For unfitted mesh methods the solid and fluid regions are represented by two separate meshes and normally these do not agree to each other on the interface. Since there is no clear boundary for the solid problem, one of the approach to address the issue is to use Fictitious Domain method (FDM). In FDM the region representing solid is treated as (fictitious) fluid whose velocity/displacement is constrained to be the same as that of the solid. This constraint is enforced using a distributed Lagrange multiplier (DLM). There appear to be two situations for using unfitted meshes approach: either avoid solving the solid equations (such as Immersed Finite Element Method), or solve them with additional variables (two velocity fields and Lagrange multiplier) in the solid domain.

In this article, we parallelize one-field Fictitious Domain method can be categorized as a monolithic approach using an unfitted mesh. The main idea of the one-field FDM is as follows: (1) One-field formulation: re-write the governing equations for solid in the form of fluid equations. (2) \(L^2\) projection (isoparametric interpolation): combining the fluid and solid equations and discretize them in an augmented domain. Then the problem is solved on a single field. The existing one-field FDM algorithm used in sequential simulation provide reasonable running time for 2D and 3D problems with low to moderate resolution, while its performance on highly resolved meshes (\(256 \times 256 \times 256\) grid points and above) is not desired. Our goal is to accelerate the simulation algorithm using parallel computing and hope to extend its applications on FSI problems requiring high resolution, such as the 3D models describing the collision of multiple immersed solids in fluid.

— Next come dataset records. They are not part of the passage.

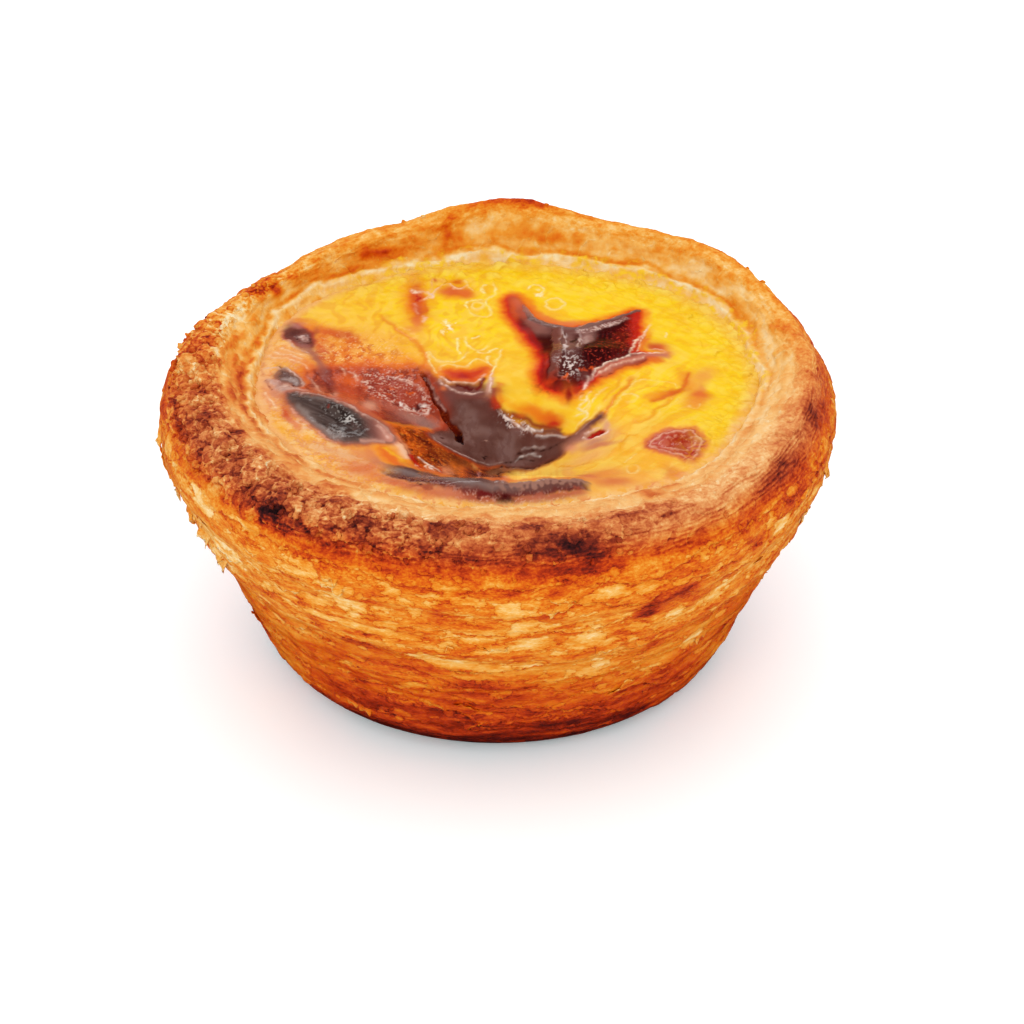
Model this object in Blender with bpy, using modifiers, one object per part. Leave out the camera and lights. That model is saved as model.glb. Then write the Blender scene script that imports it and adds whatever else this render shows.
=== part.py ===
"""Portuguese custard tart: a laminated pastry case, pressed up the side of a steep round tin,
filled with baked custard. Two solids: the case, and the custard that fills it to its floor.

Frame: metres, +Z up, origin under the middle of the tart on the flat base it rests on.
+X is the tart's right, -Y its front.
"""

import math

import bmesh
import bpy
from mathutils import Vector

MM = 0.001

# Driving sizes, in millimetres
BASE_RADIUS = 23.6      # flat of the underside
LIP_RADIUS = 36.8       # widest ring of the rim
LIP_HEIGHT = 28.4
CREST_RADIUS = 33.6     # top of the rolled rim
CREST_HEIGHT = 33.6
CUSTARD_RADIUS = 26.8   # where the custard meets the rim's inner slope
CUSTARD_EDGE = 30.7
FLOOR = 3.2             # pastry under the custard
WALL_GAP = 0.35         # clearance between the two solids
HOLLOW_DEPTH = 4.6      # how far the custard has sunk in front of its middle
CENTRE = (0.0, -0.06)   # brings the bounding box over the origin
STEPS = 84              # facets round the tart

# The turned half sections before the tart's unevenness: (radius, height)
CASE_INSIDE = [
    (0.0, FLOOR), (10.0, FLOOR), (18.5, FLOOR + 0.1), (21.6, FLOOR + 1.3), (23.4, 6.6),
    (25.3, 11.0), (27.0, 15.6), (28.0, 20.0), (28.2, 24.0), (27.6, 27.6),
    (CUSTARD_RADIUS, CUSTARD_EDGE),
]
CASE_RIM = [
    (28.0, 31.5), (29.5, 32.4), (31.0, 33.1), (32.4, 33.5), (CREST_RADIUS, CREST_HEIGHT),
    (34.7, 33.1), (35.6, 32.1), (36.3, 30.5), (LIP_RADIUS, LIP_HEIGHT),
]
CASE_OUTSIDE = [
    (36.5, 26.3), (35.7, 23.9), (34.8, 21.8), (33.7, 19.6), (32.5, 17.4), (31.3, 15.0),
    (30.3, 12.6), (29.3, 10.2), (28.3, 7.8), (27.4, 5.4), (26.4, 3.2), (25.2, 1.2),
    (BASE_RADIUS, 0.0), (0.0, 0.0),
]


def smooth(low, high, value):
    t = min(1.0, max(0.0, (value - low) / (high - low)))
    return t * t * (3 - 2 * t)


def near(theta, degrees, width):
    """1 at that bearing, falling to 0 over the width in degrees."""
    d = (math.degrees(theta) - degrees + 180) % 360 - 180
    return math.exp(-((d / width) ** 2))


def lip_shift(t):
    """How far the outside of the rim stands off its round shape."""
    return (0.5 * near(t, 86, 18) - 0.7 * near(t, 130, 26) + 0.1 * near(t, 165, 18)
            + 0.8 * near(t, 38, 24) + 0.14 * math.sin(6 * t + 2) + 0.1 * math.sin(11 * t))


def crest_shift(t):
    return (0.85 * math.cos(t - math.radians(25)) - 0.6 * near(t, 125, 24) + 0.3 * near(t, 165, 16)
            + 1.0 * near(t, 86, 13) + 0.7 * near(t, 42, 20) - 0.4 * near(t, 14, 10)
            + 0.2 * math.sin(5 * t + 0.6))


def crest_lift(t):
    """Height of the rim's top against the even one."""
    return (1.5 * near(t, 92, 14) + 0.7 * near(t, 50, 18) + 0.5 * near(t, -95, 45)
            - 0.7 * near(t, -160, 22) - 0.5 * near(t, -35, 18) + 0.5 * near(t, 0, 16)
            - 0.4 * near(t, 150, 20) + 0.15 * math.sin(9 * t + 1))


def custard_shift(t):
    """The custard lies a little behind the middle, and isn't round."""
    return (1.6 * math.sin(t) + 0.5 * math.cos(t) + 1.9 * near(t, 36, 28) + 1.6 * near(t, 138, 26)
            + 1.3 * near(t, -38, 16) - 0.7 * near(t, -80, 30) - 0.4 * near(t, -125, 25)
            + 0.4 * near(t, 95, 14) + 0.5 * near(t, -178, 18) + 0.9 * near(t, 2, 18))


def custard_lift(t):
    return -0.4 * math.sin(t)


def ledges(t, z):
    """Sheets of the laminated dough that end in low ledges round the side."""
    found = 0.0
    for height, tilt, phase, deep in ((18.2, 1.5, 0.4, 0.55), (11.2, 1.1, 2.1, 0.3), (24.4, 1.0, 4.0, 0.35)):
        at = z - height - tilt * math.sin(t + phase) - 0.6 * math.sin(3 * t + 2 * phase)
        found += deep * (smooth(-0.8, 0.8, at) - smooth(0.8, 6.5, at))
    return found * smooth(1.0, 5.0, z)


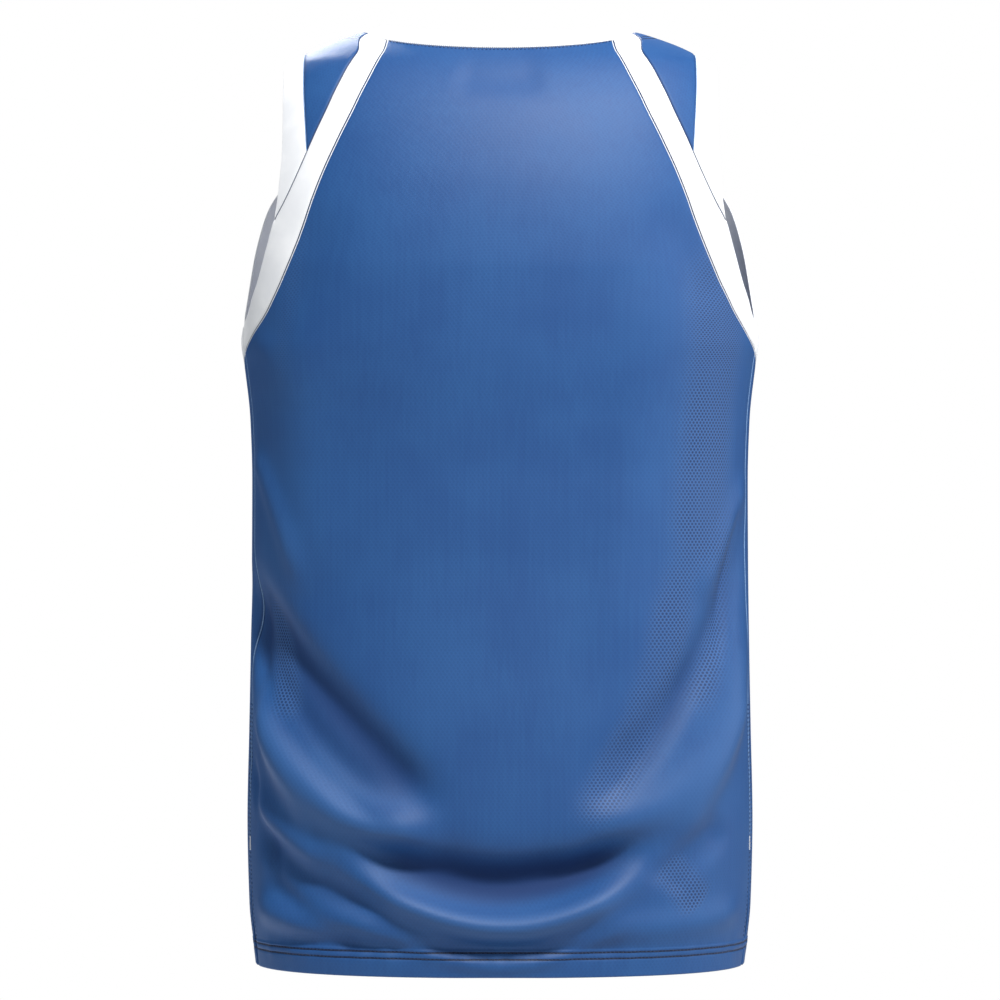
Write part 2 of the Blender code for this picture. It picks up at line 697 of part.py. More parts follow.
def make_neck_rib(rows):
    """A rib that stands on the neckline rows of the other pieces, given in order round the neck."""
    base = np.concatenate([points for points, _ in rows])
    outward = np.concatenate([normals for _, normals in rows])
    apart = np.linalg.norm(base - np.roll(base, 1, axis=0), axis=1) > 3 * SEAM_GAP
    base, outward = base[apart], outward[apart]
    along = np.roll(base, -1, axis=0) - np.roll(base, 1, axis=0)
    along /= np.linalg.norm(along, axis=1, keepdims=True)
    inward = np.cross(along, outward)
    behind = base[:, 1] > 0
    drop = np.where(behind, BACK_NECK_DROP, FRONT_NECK_DROP)
    share = np.clip((NECK_POINT_HEIGHT - base[:, 2]) / drop, 0, 1)
    lowest = np.where(behind, RIB_LEAN_BACK, RIB_LEAN_FRONT)
    lean = np.radians(RIB_LEAN_AT_POINT + (lowest - RIB_LEAN_AT_POINT) * share)[:, None]
    rise = inward * np.cos(lean) + outward * np.sin(lean)
    start = base + inward * SEAM_GAP
    points = start[None] + rise[None] * (RIB_SHARES * NECK_RIB_WIDTH)[:, None, None]
    normals = outward * np.cos(lean) - inward * np.sin(lean)
    cloth_piece("neck_rib", points, np.broadcast_to(normals, points.shape), RIB_WALL, WHITE,
                closed=True)


def main():
    seam = split_at_side_seam(band_edge("panel_edge", BACK_PANEL_TURN, FRONT_PANEL_TURN))
    outer = split_at_side_seam(band_edge("outer_edge", BACK_OUTER_TURN, FRONT_OUTER_TURN))
    edges = {
        "back": ArmEdges("back", seam[0], outer[0]),
        "front": ArmEdges("front", reverse(seam[1]), reverse(outer[1])),
    }
    panels = make_panels(edges)
    back_bands = make_band("back", edges["back"])
    front_bands = make_band("front", edges["front"])
    shoulders = make_shoulders(edges)

    def turned(row):
        return row[0][::-1], row[1][::-1]

    make_neck_rib([
        panels["back"],
        back_bands["left"],
        shoulders["left"],
        turned(front_bands["left"]),
        turned(panels["front"]),
        front_bands["right"],
        turned(shoulders["right"]),
        turned(back_bands["right"]),
    ])


for obj in list(bpy.data.objects):
    bpy.data.objects.remove(obj)
GARMENT = bpy.data.collections.new("basketball_jersey")
bpy.context.scene.collection.children.link(GARMENT)
main()
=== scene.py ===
"""Looks of a sleeveless basketball jersey, filled out as when worn and seen from behind.

Every sewn piece is a sheet of cloth on one smooth body form. A place on the form is an angle round
the body, from the middle of the back, and a height. The sheets carry the garment's folds, its sunken
seams, the raised hem and the rolled edges, and stitches and seam cords are laid on them. Lengths in
the classes are in millimetres, and meshes are in metres. +Z is up, the back faces +Y and the
wearer's left is +X.
"""

import logging
import math
from dataclasses import dataclass, field
from enum import Enum
from functools import cached_property
from typing import Any, NamedTuple, Sequence

import bpy
import numpy as np
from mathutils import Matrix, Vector


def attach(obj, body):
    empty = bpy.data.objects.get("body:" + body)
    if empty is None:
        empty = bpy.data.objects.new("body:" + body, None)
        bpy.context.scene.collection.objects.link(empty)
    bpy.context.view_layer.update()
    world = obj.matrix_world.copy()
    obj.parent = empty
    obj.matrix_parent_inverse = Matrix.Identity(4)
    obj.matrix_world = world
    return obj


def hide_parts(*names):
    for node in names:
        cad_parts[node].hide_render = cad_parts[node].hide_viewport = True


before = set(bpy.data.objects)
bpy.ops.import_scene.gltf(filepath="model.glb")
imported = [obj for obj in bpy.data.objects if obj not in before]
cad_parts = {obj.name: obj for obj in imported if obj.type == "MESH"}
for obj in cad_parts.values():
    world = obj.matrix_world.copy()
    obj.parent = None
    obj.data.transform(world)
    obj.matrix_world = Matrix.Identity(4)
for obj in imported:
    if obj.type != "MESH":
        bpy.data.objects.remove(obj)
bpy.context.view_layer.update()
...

2 Governing Equations and FEM Discretization

In this section we use a 2D FSI model (Fig. 1) to describe the governing partial differential equations (PDEs) for FSI. Denote the regions representing solid and fluid by \(\varOmega _t^s \subset \mathbb {R}^d\) and \(\varOmega _t^f \subset \mathbb {R}^d\), respectively. The subscript t reveals that both regions are time dependent. \(\varOmega _t^s \cup \varOmega ^f_t\) is the fixed domain and the moving interface between solid and fluid is denoted by \(\varGamma _t=\partial \varOmega _t^s \cap \varOmega _t^f\). Components of variables along spatial directions are indicated by subscripts i, j, k. In addition, the repeated indices are implicitly summed over. For instance, \(u^s_j\) and \(u^f_j\) represent the j-component (along the j direction) of the solid velocity and fluid velocity, respectively, \(\sigma ^s_{ij}\) and \(\sigma ^f_{ij}\) denote the ij-component for stress tensor of solid and fluid respectively, and \((u^s_i)^n\) is the i-component of solid velocity at time \(t^n\). Quantities denoted by bold letters implies that variables are vectors or matrices.

Fig. 1.
figure 1

2D FSI problem and the boundary conditions.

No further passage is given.